_TO BE DONE_
Copy out, unchanged, every line from the start of the records to the line that contains "banks of slats.", and stop there.

··· DATASET EXTRACT

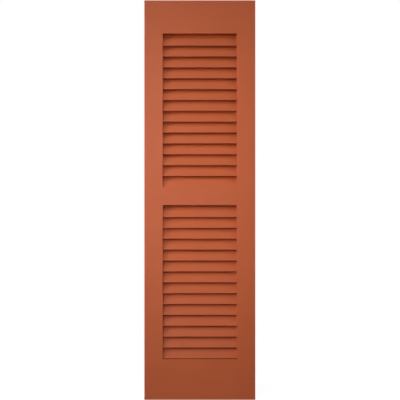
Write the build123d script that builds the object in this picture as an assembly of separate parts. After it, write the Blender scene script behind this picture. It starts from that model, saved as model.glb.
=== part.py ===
"""One leaf of a fixed louvered shutter: a stile-and-rail frame with two equal banks of slats.

Millimetres. +X runs across the leaf, +Y into the wall and +Z up, so the show side faces -Y.
The origin is at the centre of the middle rail's back face. The backs of all the frame pieces
lie in the plane Y = 0, which meets the wall.

Two stiles run the full height and three rails are tenoned between them. Each slat is let into
a pocket in either stile, with its lower edge to the front, and overlaps the slat below it.
"""

import math
import os

from build123d import *

# Frame
leaf_width = 381.0
leaf_height = 1371.6
leaf_thickness = 31.75
stile_width = 63.5
top_rail_height = 114.3
middle_rail_height = 63.5
bottom_rail_height = 139.7
lower_opening_height = 528.6

# Blind tenons on the rails and their mortises in the stiles
tenon_length = 38.0
tenon_thickness = 10.0
tenon_end_shoulder = 28.0
tenon_inner_shoulder = 12.0
tenon_clearance = 0.15
mortise_spare_depth = 1.5

# Slats
slat_width = 46.0
slat_thickness = 6.35
upper_slat_count = 14
lower_slat_count = 14
slat_front_recess = 3.0
slat_back_recess = 3.0
slat_let_in = 9.5
slat_clearance = 0.1
first_slat_drop = 40.4
last_upper_slat_lift = 0.0
last_lower_slat_lift = 2.4

# Eased arrises
frame_arris = 0.8
slat_arris = 0.7

# The frame's levels and faces
middle_rail_top = middle_rail_height / 2
middle_rail_bottom = -middle_rail_height / 2
lower_opening_bottom = middle_rail_bottom - lower_opening_height
leaf_bottom = lower_opening_bottom - bottom_rail_height
leaf_top = leaf_bottom + leaf_height
upper_opening_top = leaf_top - top_rail_height
stile_outer_x = leaf_width / 2
stile_inner_x = stile_outer_x - stile_width
front_y = -leaf_thickness
middle_y = -leaf_thickness / 2

rail_levels = {
    "top_rail": (upper_opening_top, leaf_top),
    "middle_rail": (middle_rail_bottom, middle_rail_top),
    "bottom_rail": (leaf_bottom, lower_opening_bottom),
}

# The slats lean until they fill the depth that the recesses leave
slat_depth = leaf_thickness - slat_front_recess - slat_back_recess
slat_diagonal = math.hypot(slat_width, slat_thickness)
slat_lean = math.asin(slat_depth / slat_diagonal) - math.atan2(slat_thickness, slat_width)


def block(corner, opposite):
    """A box between two opposite corners."""
    size = [abs(b - a) for a, b in zip(corner, opposite)]
    centre = [(a + b) / 2 for a, b in zip(corner, opposite)]
    return Pos(*centre) * Box(*size)


def slat_bar(front_edge_z, half_length, clearance=0.0):
    """A slat whose lower front edge is at the given height, centred on the leaf."""
    section = RectangleRounded(
        slat_thickness + 2 * clearance, slat_width + 2 * clearance, slat_arris + clearance
    )
    centre_y = front_y + slat_front_recess + slat_depth / 2
    centre_z = (
        front_edge_z
        + math.cos(slat_lean) * slat_width / 2
        - math.sin(slat_lean) * slat_thickness / 2
    )
    placed = Pos(centre_y, centre_z) * Rot(Z=-math.degrees(slat_lean)) * section
    return extrude(Plane.YZ * placed, amount=half_length, both=True)


def slat_levels(count, opening_top, opening_bottom, last_lift):
    """Heights of a bank's lower front edges, evenly spaced from its first slat to its last."""
    first = opening_top - first_slat_drop
    last = opening_bottom + last_lift
    return [first - (first - last) * i / (count - 1) for i in range(count)]


upper_levels = slat_levels(
    upper_slat_count, upper_opening_top, middle_rail_top, last_upper_slat_lift
)
lower_levels = slat_levels(
    lower_slat_count, middle_rail_bottom, lower_opening_bottom, last_lower_slat_lift
)
slat_half_length = stile_inner_x + slat_let_in
slat_pockets = [
    slat_bar(level, slat_half_length, slat_clearance) for level in upper_levels + lower_levels
]


def tenon_levels(rail_bottom, rail_top):
    """Heights between which a rail's tenon stands, with wider shoulders at the leaf's ends."""
    low_shoulder = tenon_end_shoulder if rail_bottom == leaf_bottom else tenon_inner_shoulder
    high_shoulder = tenon_end_shoulder if rail_top == leaf_top else tenon_inner_shoulder
    return rail_bottom + low_shoulder, rail_top - high_shoulder


def make_rail(rail_bottom, rail_top):
    """A rail with a tenon at each end, grooved where a slat beds into it."""
    board = block((-stile_inner_x, front_y, rail_bottom), (stile_inner_x, 0, rail_top))
    board = fillet(board.edges().filter_by(Axis.X), frame_arris)
    tenon_bottom, tenon_top = tenon_levels(rail_bottom, rail_top)
    tenon_end_x = stile_inner_x + tenon_length
    rail = board + block(
        (-tenon_end_x, middle_y - tenon_thickness / 2, tenon_bottom),
        (tenon_end_x, middle_y + tenon_thickness / 2, tenon_top),
    )
    return rail - slat_pockets


def make_mortise(side, rail_bottom, rail_top):
    """The space that a rail's tenon takes in a stile."""
    tenon_bottom, tenon_top = tenon_levels(rail_bottom, rail_top)
    half_thickness = tenon_thickness / 2 + tenon_clearance
    end_x = stile_inner_x + tenon_length + mortise_spare_depth
    return block(
        (side * stile_inner_x, middle_y - half_thickness, tenon_bottom - tenon_clearance),
        (side * end_x, middle_y + half_thickness, tenon_top + tenon_clearance),
    )


def make_arris(side, face_y, into_face, opening_bottom, opening_top):
    """What easing takes off a stile's inner edge beside an opening."""
    corner = (side * stile_inner_x, face_y)
    centre = (corner[0] + side * frame_arris, corner[1] + into_face * frame_arris)
    square = block((*corner, opening_bottom), (*centre, opening_top))
    middle_z = (opening_bottom + opening_top) / 2
    return square - Pos(*centre, middle_z) * Cylinder(frame_arris, opening_top - opening_bottom)


def make_stile(side):
    """The left stile (side -1) or right stile (side 1), with its mortises and slat pockets."""
    board = block(
        (side * stile_inner_x, front_y, leaf_bottom), (side * stile_outer_x, 0, leaf_top)
    )
    inner_face = board.faces().sort_by(lambda face: abs(face.center().X))[0]
    stile = fillet(board.edges() - inner_face.edges(), frame_arris)
    for opening in (
        (middle_rail_top, upper_opening_top),
        (lower_opening_bottom, middle_rail_bottom),
    ):
        stile -= make_arris(side, front_y, 1, *opening)
        stile -= make_arris(side, 0, -1, *opening)
    for levels in rail_levels.values():
        stile -= make_mortise(side, *levels)
    return stile - slat_pockets


pieces = {"left_stile": make_stile(-1), "right_stile": make_stile(1)}
for name, levels in rail_levels.items():
    pieces[name] = make_rail(*levels)
for bank, levels in (("upper", upper_levels), ("lower", lower_levels)):
    for number, level in enumerate(levels, start=1):
        pieces[f"{bank}_slat_{number:02d}"] = slat_bar(level, slat_half_length)

os.makedirs("parts", exist_ok=True)
for name, piece in pieces.items():
    export_step(piece, f"parts/{name}.step")

litres = sum(piece.volume for piece in pieces.values()) / 1e6
print(f"{len(pieces)} pieces, {litres:.2f} litres, slats lean {math.degrees(slat_lean):.1f} degrees")
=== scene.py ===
import math

import bpy
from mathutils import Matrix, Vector


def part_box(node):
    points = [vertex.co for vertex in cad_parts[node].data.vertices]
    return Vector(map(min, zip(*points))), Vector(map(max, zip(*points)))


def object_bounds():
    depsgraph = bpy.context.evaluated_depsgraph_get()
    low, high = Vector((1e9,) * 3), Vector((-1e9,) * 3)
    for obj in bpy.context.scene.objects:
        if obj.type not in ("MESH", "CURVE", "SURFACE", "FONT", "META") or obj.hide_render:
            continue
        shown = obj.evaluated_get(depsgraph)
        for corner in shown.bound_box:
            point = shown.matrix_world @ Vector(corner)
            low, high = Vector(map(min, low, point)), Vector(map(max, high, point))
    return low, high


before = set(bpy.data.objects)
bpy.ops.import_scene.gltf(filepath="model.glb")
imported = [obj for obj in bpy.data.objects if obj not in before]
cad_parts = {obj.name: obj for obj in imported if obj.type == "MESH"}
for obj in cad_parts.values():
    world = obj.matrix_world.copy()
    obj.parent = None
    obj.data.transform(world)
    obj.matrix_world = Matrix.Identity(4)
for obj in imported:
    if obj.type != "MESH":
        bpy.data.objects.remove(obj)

cad_low, cad_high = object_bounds()

# Stiles: the two uprights of the frame, planed softwood boards whose grain runs upwards. They
# are mortised for the rails, and a pocket in their inner edges takes the end of each slat.
# They are sprayed with satin terracotta paint, which sinks into the end grain at top and bottom.

MILLIMETRE = 0.001
paint_light = (0.515, 0.106, 0.032, 1)
paint_deep = (0.475, 0.093, 0.027, 1)
paint_roughness = 0.46
paint_reflectance = 0.3
pore_spacing = 1.3 * MILLIMETRE
ring_spacing = 4.5 * MILLIMETRE
ring_wander = 9.0 * MILLIMETRE
cloud_size = 70 * MILLIMETRE
spray_size = 1.1 * MILLIMETRE
grain_stretch = 45
pore_depth = 0.03
ring_depth = 0.03
spray_depth = 0.012
joint_half_width = 0.18 * MILLIMETRE
joint_depth = 0.05
joint_shade = 0.35
paint_in_joint = (0.10, 0.02, 0.01, 1)
cloud_tint = 0.9
pore_tint = 0.25
ring_tint = 0.08
spray_roughness = 0.08
end_grain_reach = 0.4 * MILLIMETRE
end_grain_roughness = 0.12
end_grain_shade = 0.06
end_grain_relief = 0.05
heart_offset = (0.09, 0.12)
smooth, fine = 1.0, 2.0
noise_roughness = 0.55
leaf_bottom, leaf_top = cad_low.z, cad_high.z
stile_inner_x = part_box("right_stile")[0].x
rails = ["top_rail", "middle_rail", "bottom_rail"]
rail_spans = [(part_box(name)[0].z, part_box(name)[1].z) for name in rails]


class Wire:
    """An output of a shader node. Sums written on wires and numbers add the Math nodes."""

    def __init__(self, tree, socket=None):
        self.tree = tree
        self.socket = socket

    def node(self, kind, settings, inputs, output=None):
        """Add a node with these settings and socket values or wires, and give its named output."""
        made = self.tree.nodes.new(kind)
        for name, setting in settings.items():
            setattr(made, name, setting)
        sockets = {socket.identifier: socket for socket in made.inputs}
        for name, given in inputs.items():
            if isinstance(given, Wire):
                self.tree.links.new(given.socket, sockets[name])
            else:
                sockets[name].default_value = given
        outputs = {socket.identifier: socket for socket in made.outputs}
        return Wire(self.tree, outputs.get(output))

    def math(self, operation, first, second=0.0, third=0.0):
        inputs = {"Value": first, "Value_001": second, "Value_002": third}
        return self.node("ShaderNodeMath", {"operation": operation}, inputs, "Value")

    def __add__(self, other):
        return self.math("ADD", self, other)

    def __radd__(self, other):
        return self.math("ADD", other, self)

    def __sub__(self, other):
        return self.math("SUBTRACT", self, other)

    def __rsub__(self, other):
        return self.math("SUBTRACT", other, self)

    def __mul__(self, other):
        return self.math("MULTIPLY", self, other)

    def __rmul__(self, other):
        return self.math("MULTIPLY", other, self)

    def __truediv__(self, other):
        return self.math("DIVIDE", self, other)

    def __rtruediv__(self, other):
        return self.math("DIVIDE", other, self)

    def __pow__(self, other):
        return self.math("POWER", self, other)

    def __abs__(self):
        return self.math("ABSOLUTE", self)

    def __gt__(self, other):
        return self.math("GREATER_THAN", self, other)

    def __lt__(self, other):
        return self.math("LESS_THAN", self, other)


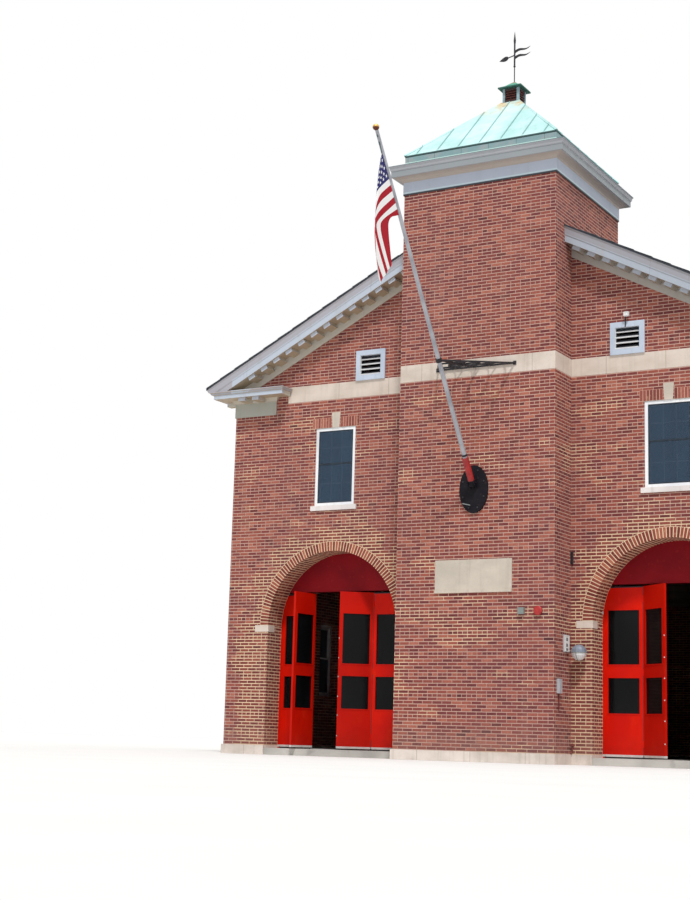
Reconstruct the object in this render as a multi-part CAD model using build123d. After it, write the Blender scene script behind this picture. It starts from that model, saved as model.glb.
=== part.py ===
from build123d import *
import os
from math import asin, atan2, cos, degrees, pi, radians, sin, sqrt, tan

# A two-bay fire station in red brick with limestone trim: a square tower stands in front of a
# gabled hall, with an arched doorway on each side of it.
# Millimetres. X runs along the front, Y runs into the building, Z is up.
# The origin lies on the ground, midway along the front, in the face of the gabled front wall.

# Tower and hall
tower_width = 3420
tower_projection = 836
tower_depth = 3485
tower_wall_thickness = 400
tower_rise = 82
hall_depth = 16000
front_wall_thickness = 550
outer_wall_thickness = 400

# Arched doorways
inner_pier_width = 442
outer_pier_width = 1036
arch_radius = 1558
arch_ring_depth = 207
arch_centre_height = 2739
arch_cover = 703
impost_height = 141
impost_nosing = 12
impost_width = 342
impost_depth = 250

# Base course and floors
plinth_height = 195
plinth_projection = 36
floor_top = 140
upper_floor_rise = 353
upper_floor_thickness = 250

# Sash windows
window_width = 980
window_height = 1702
window_sill_rise = 620
lower_window_sill_rise = 1200
window_setback = 15
window_frame_depth = 100
window_frame_width = 66
sash_setback = 28
sash_thickness = 36
sash_width = 40
meeting_rail_centre = 910
window_glass_thickness = 8
sill_height = 100
sill_projection = 40
sill_overrun = 70
keystone_height = 328
keystone_top_width = 215
keystone_bottom_width = 172
keystone_depth = 120
keystone_projection = 8
side_window_pitch = 4300
side_window_count = 3
rear_window_pitch = 5600
rear_window_count = 2

# String course
string_gap = 295
string_height = 355
string_depth = 120
string_overlap = 315

# Level cornice: frieze, bed moulding, corona and crown
frieze_height = 300
frieze_projection = 20
bed_height = 90
bed_projection = 80
corona_height = 85
corona_projection = 375
crown_height = 75
crown_lip = 18
return_projection = 420
return_length = 1044
return_drop = 40
crown_steps = 2

# Sloping cornice, measured down from the top of the slates
rake_crown_depth = 285
rake_corona_depth = 110
rake_frieze_depth = 205
rake_projection = 410

# Blocks under the cornices
modillion_pitch = 355
modillion_width = 170
modillion_height = 80
modillion_inset = 45

# Roof
roof_slope = 0.515
roof_side_overhang = 566
roof_end_overhang = 420
roof_edge_rise = 50
slate_thickness = 30
deck_thickness = 110
deck_overhang = 330

# Gable louvres
louvre_offset = 1175
louvre_width = 710
louvre_height = 655
louvre_frame_width = 108
louvre_depth = 150
louvre_projection = 30
louvre_slat_count = 4
louvre_slat_thickness = 18
louvre_slat_depth = 120
louvre_slat_angle = 40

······

_TASK RESULT_
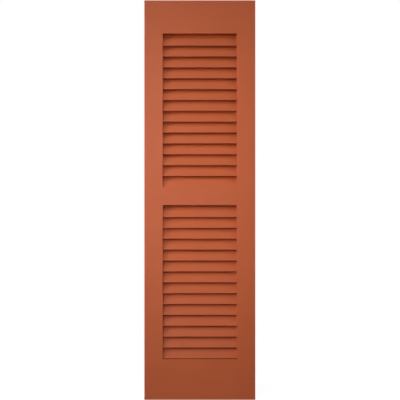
Write the build123d script that builds the object in this picture as an assembly of separate parts. After it, write the Blender scene script behind this picture. It starts from that model, saved as model.glb.
=== part.py ===
"""One leaf of a fixed louvered shutter: a stile-and-rail frame with two equal banks of slats.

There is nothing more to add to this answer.